How do employers improve employee wellness? By offering an incentive-based employee wellness program to engage employees in healthy lifestyle habits. It only makes sense since employees are currently incentivized to work by the paychecks they receive. If an employee has a choice between getting paid and participating in a wellness program, they are going to choose the money. Therefore to run a successful wellness program the same rule must apply. A recent survey of around 600 employers, conducted by Towers Watson and the National Business Group on Health, reported that by 2012, 33 percent of employers would be adopting incentive-based wellness programs alone -- up from 6 percent in 2010. Finding the right incentive-based wellness program is the key to success though. For example, Tri Wellness offers a highly customizable incentive-based wellness program allowing employers to choose the program components they feel are going to have the most impact, along with branding the program to have the look-and-feel of the company brand.
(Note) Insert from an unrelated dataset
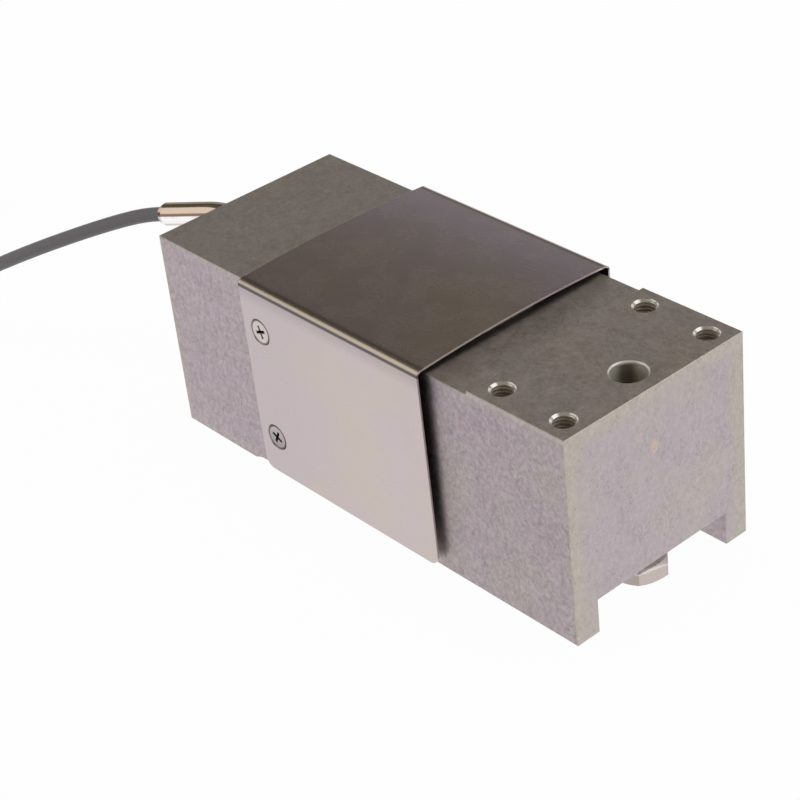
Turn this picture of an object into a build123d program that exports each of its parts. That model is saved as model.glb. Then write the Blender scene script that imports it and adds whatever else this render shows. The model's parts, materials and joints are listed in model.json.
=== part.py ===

Here are some other tips on what to look for when hiring a wellness company to provide an incentive-based wellness program:
- Does it offer different types of programs (challenges, webinars, HRA, wellness coaching, onsite events) to meet the needs of different employees? Ask for a list of all program offerings to evaluate what would be of most interest to your employees and/or do and interest survey.
- Does access to the wellness program fit within an employee’s work day (i.e. paper tracking vs. online or both)? Ask detailed questions or to even to do a demo how the employees would submit participation in the programs.
- Will the correct type of reporting be provided by the Wellness Company to track the incentive-based programs? Ask for sample reporting.